Maybe it's not so much that the myths are trying to tell us something, as that human beings sometimes (perhaps more pervasively in the past than the present) have access to a "daimonic realm". It may or may not be actively trying to tell us something, but the point is, regardless, we may infer something about the nature of reality -- that it might be neither wholly logical/physical nor wholly "spiritual".
The "daimonic realm" may be one which has its own characteristics that we may sometimes be able to perceive, and we might ask ourselves whether, most of the time, we aren't experiencing a "reality" that isn't complete, but rather one that is prevalent in our culture. Ask ourselves if we're like someone walking around with a patch over one eye, seeing the world only from the physicalist viewpoint. Maybe others wear a patch over the other eye and interpret everything in spiritual terms. Maybe those most attuned to reality don't wear a patch at all and see the world "binocularly", so to speak.
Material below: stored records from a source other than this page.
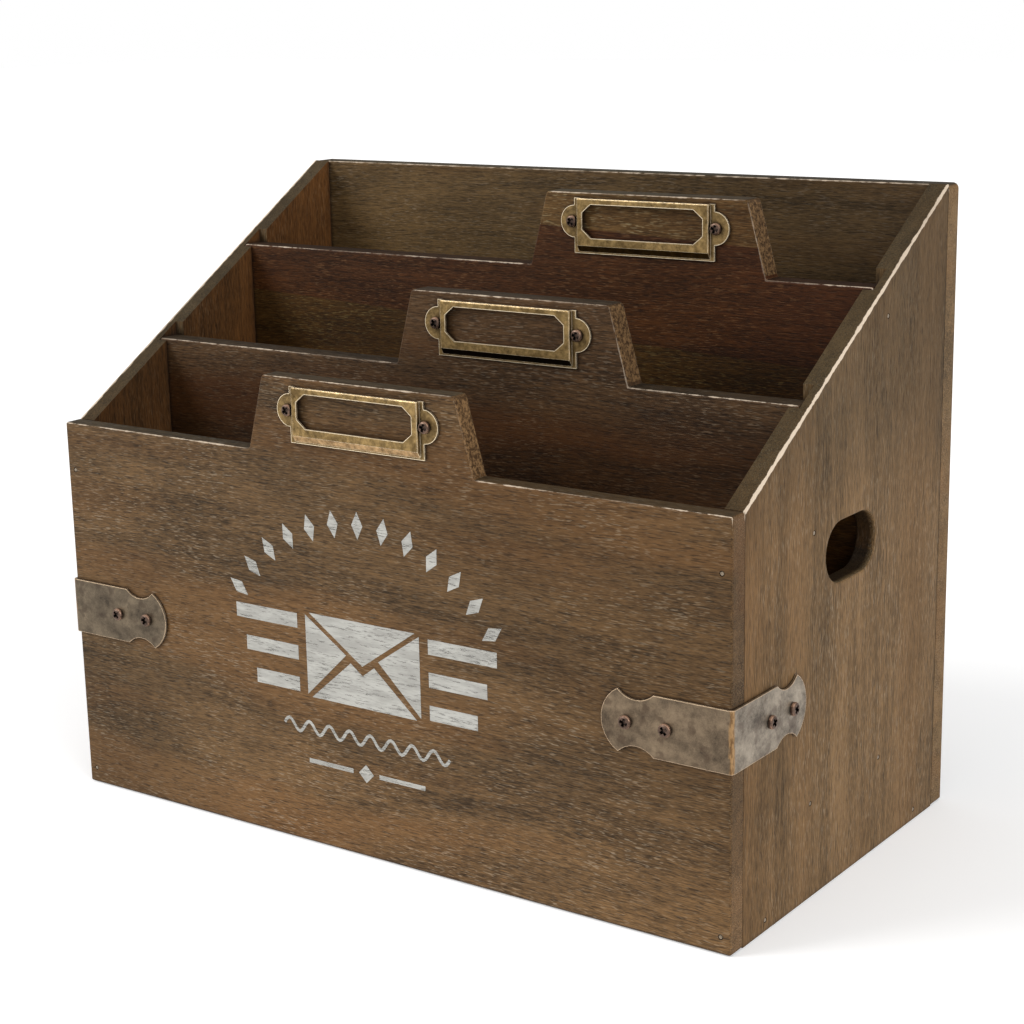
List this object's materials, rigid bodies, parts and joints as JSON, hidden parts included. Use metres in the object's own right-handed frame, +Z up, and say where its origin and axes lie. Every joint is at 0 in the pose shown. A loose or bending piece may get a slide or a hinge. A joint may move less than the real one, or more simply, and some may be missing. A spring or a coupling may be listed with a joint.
{
  "type": "desk organizer",
  "caption": "Wooden desk letter organizer with a sloping profile, deep pockets between tabbed dividers, brass label frames, corner straps and side hand holes.",
  "frame": {"origin": "centre of the whole object's footprint, on the surface it stands on", "axes": "+Z up, -Y towards the front with the low panel, +X to the right as seen from the front"},
  "size_m": [0.3466, 0.1923, 0.272],
  "materials": {
    "front_wood": "medium brown stain, matt, worn pale edges, grain along X",
    "side_wood": "grey-brown stain, matt, worn pale edges, grain upright",
    "divider_wood": "dark brown stain, matt, grain along X",
    "back_wood": "dark brown stain, matt, grain along X",
    "antique_brass": "antique brass, satin, bright worn edges",
    "antique_bronze": "sheet steel with a mottled antique bronze plating, copper coloured worn edges",
    "dark_bronze": "steel with a dark bronze plating",
    "bright_steel": "bare drawn steel"
  },
  "bodies": {
    "root": {"front_panel": "front_wood", "left_side_panel": "side_wood", "right_side_panel": "side_wood", "back_panel": "back_wood", "bottom_panel": "side_wood", "middle_divider": "divider_wood", "rear_divider": "divider_wood", "back_panel_brad_1": "bright_steel", "back_panel_brad_2": "bright_steel", "back_panel_brad_3": "bright_steel", "back_panel_brad_4": "bright_steel", "back_panel_brad_5": "bright_steel", "back_panel_brad_6": "bright_steel", "bottom_panel_brad_1": "bright_steel", "bottom_panel_brad_2": "bright_steel", "bottom_panel_brad_3": "bright_steel", "bottom_panel_brad_4": "bright_steel", "bracket_screw_left_1": "dark_bronze", "bracket_screw_left_2": "dark_bronze", "bracket_screw_left_3": "dark_bronze", "bracket_screw_left_4": "dark_bronze", "bracket_screw_right_1": "dark_bronze", "bracket_screw_right_2": "dark_bronze", "bracket_screw_right_3": "dark_bronze", "bracket_screw_right_4": "dark_bronze", "corner_bracket_left": "antique_bronze", "corner_bracket_right": "antique_bronze", "front_panel_brad_1": "bright_steel", "front_panel_brad_2": "bright_steel", "front_panel_brad_3": "bright_steel", "front_panel_brad_4": "bright_steel", "label_frame_front": "antique_brass", "label_frame_middle": "antique_brass", "label_frame_rear": "antique_brass", "label_screw_front_1": "dark_bronze", "label_screw_front_2": "dark_bronze", "label_screw_middle_1": "dark_bronze", "label_screw_middle_2": "dark_bronze", "label_screw_rear_1": "dark_bronze", "label_screw_rear_2": "dark_bronze", "middle_divider_brad_1": "bright_steel", "middle_divider_brad_2": "bright_steel", "middle_divider_brad_3": "bright_steel", "middle_divider_brad_4": "bright_steel", "rear_divider_brad_1": "bright_steel", "rear_divider_brad_2": "bright_steel", "rear_divider_brad_3": "bright_steel", "rear_divider_brad_4": "bright_steel"}
  },
  "joints": []
}
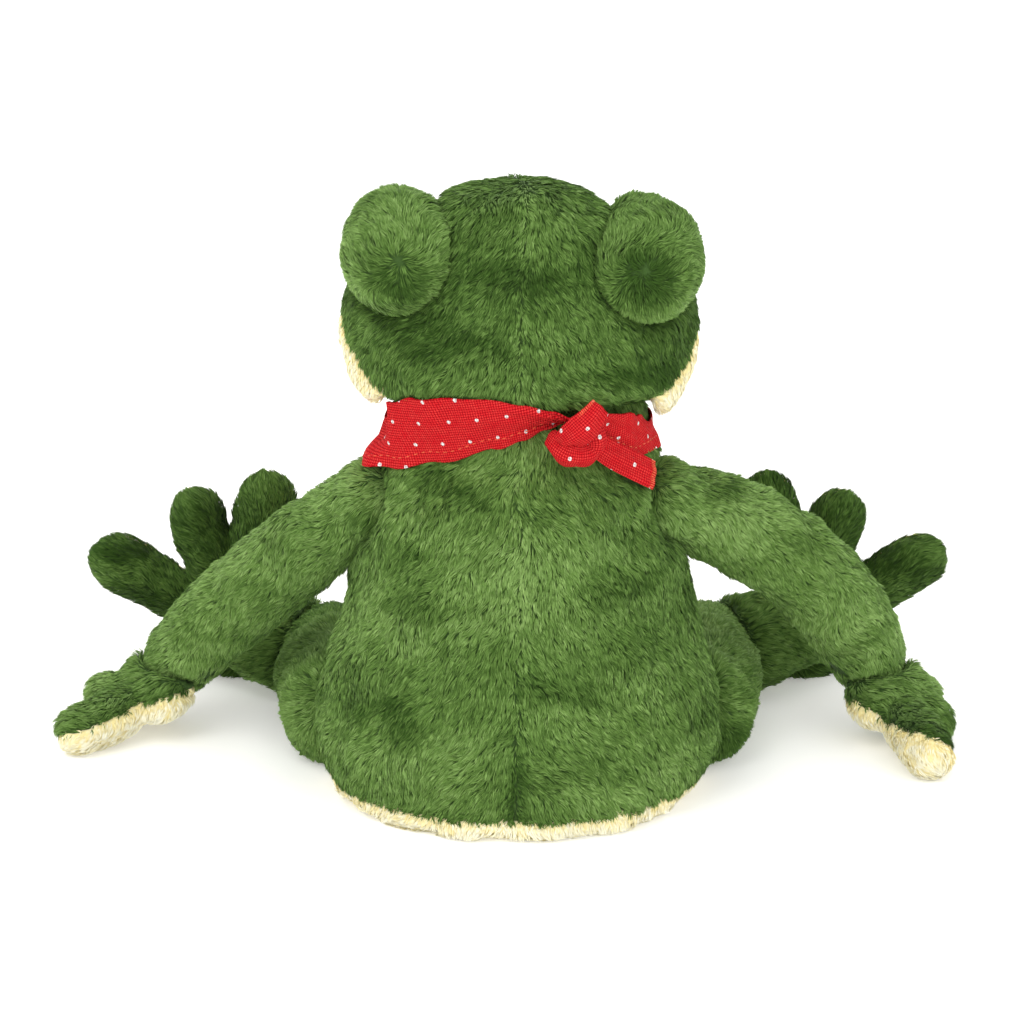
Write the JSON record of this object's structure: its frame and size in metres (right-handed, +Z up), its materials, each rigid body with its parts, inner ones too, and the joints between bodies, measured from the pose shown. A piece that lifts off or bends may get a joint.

We are creative beings; we may participate in, be co-creators of, the "reality" we perceive. For many in the West, that reality is physicalist and devoid of meaning. Others may be appalled by the nihilism and be seeking a world filled with meaning; one might say they're on a spiritual path. But both may be missing a possible truth: that either view on its own is deficient. With both eyes open, we may have a pathway to observing reality differently, and the potential to interact with it in ways most of us can't comprehend.